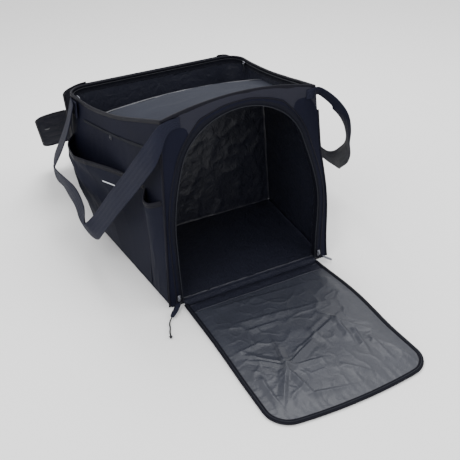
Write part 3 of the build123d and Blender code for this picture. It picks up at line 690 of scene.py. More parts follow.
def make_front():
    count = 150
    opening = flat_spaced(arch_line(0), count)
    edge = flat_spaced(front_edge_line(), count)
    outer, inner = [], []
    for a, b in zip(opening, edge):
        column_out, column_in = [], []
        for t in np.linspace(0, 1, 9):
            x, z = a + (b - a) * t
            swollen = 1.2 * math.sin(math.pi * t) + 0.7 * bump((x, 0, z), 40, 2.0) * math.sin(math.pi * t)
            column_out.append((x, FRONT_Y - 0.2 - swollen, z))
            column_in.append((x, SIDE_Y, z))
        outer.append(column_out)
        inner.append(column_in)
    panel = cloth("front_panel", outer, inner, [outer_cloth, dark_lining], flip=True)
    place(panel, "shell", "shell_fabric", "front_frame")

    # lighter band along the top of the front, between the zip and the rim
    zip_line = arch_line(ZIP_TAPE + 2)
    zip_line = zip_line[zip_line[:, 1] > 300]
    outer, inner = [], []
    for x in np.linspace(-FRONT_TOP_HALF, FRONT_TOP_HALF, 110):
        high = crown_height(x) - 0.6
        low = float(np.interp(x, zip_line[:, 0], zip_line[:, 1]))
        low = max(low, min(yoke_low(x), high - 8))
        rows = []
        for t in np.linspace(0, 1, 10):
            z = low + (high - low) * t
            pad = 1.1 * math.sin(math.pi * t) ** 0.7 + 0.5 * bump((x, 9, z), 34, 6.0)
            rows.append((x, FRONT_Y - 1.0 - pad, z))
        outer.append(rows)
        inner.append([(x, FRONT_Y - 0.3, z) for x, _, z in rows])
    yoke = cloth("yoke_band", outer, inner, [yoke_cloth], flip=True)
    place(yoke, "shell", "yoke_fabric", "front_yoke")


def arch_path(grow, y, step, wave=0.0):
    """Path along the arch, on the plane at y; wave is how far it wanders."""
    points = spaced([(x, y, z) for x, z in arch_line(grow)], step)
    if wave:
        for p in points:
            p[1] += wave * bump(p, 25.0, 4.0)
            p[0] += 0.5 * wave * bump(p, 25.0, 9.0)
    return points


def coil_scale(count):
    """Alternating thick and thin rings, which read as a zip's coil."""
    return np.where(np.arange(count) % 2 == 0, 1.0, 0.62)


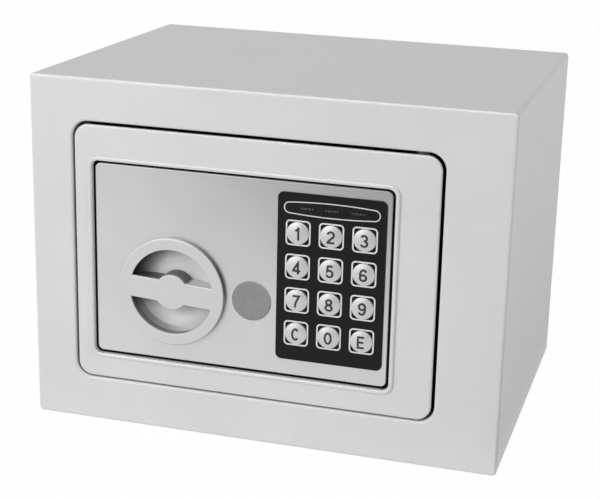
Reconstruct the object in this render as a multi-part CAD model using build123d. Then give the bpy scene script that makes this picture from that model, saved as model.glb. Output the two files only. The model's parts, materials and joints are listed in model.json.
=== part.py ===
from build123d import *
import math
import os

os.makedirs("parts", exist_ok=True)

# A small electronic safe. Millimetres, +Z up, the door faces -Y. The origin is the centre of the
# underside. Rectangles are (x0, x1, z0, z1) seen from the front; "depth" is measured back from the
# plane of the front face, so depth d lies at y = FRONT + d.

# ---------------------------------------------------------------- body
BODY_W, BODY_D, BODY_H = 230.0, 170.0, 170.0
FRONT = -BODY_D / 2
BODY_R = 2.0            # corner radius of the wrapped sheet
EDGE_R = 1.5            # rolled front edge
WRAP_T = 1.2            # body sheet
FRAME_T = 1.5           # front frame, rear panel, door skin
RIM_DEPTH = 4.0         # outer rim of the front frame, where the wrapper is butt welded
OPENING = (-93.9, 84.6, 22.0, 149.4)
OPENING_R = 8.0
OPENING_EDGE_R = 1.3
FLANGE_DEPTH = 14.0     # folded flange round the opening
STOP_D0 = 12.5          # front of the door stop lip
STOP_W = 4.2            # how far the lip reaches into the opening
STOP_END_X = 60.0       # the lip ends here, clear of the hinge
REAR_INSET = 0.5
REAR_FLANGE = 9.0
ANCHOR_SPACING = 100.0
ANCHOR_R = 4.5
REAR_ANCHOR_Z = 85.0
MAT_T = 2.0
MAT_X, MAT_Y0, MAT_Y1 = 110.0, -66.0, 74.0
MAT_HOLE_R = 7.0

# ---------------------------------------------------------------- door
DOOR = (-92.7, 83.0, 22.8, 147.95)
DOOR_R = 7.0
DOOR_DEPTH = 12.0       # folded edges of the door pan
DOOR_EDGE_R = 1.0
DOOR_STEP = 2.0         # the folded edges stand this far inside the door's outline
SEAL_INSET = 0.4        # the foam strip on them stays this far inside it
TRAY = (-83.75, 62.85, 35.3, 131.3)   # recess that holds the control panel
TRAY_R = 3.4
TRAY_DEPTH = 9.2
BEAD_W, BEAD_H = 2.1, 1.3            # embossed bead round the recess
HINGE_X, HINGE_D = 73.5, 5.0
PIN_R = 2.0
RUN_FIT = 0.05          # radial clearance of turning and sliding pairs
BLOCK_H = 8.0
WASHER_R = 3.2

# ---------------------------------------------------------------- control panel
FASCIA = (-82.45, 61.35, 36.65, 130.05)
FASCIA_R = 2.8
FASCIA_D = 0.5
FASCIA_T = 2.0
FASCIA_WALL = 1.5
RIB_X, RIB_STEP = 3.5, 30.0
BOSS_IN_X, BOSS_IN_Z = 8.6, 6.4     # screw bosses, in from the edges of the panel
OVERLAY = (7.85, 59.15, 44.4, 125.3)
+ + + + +
### TASK PROMPT
Pull out every line containing "parts".

### THE OUTPUT
Write part 3 of the build123d and Blender code for this picture. It picks up at line 690 of scene.py. More parts follow.
Reconstruct the object in this render as a multi-part CAD model using build123d. Then give the bpy scene script that makes this picture from that model, saved as model.glb. Output the two files only. The model's parts, materials and joints are listed in model.json.
os.makedirs("parts", exist_ok=True)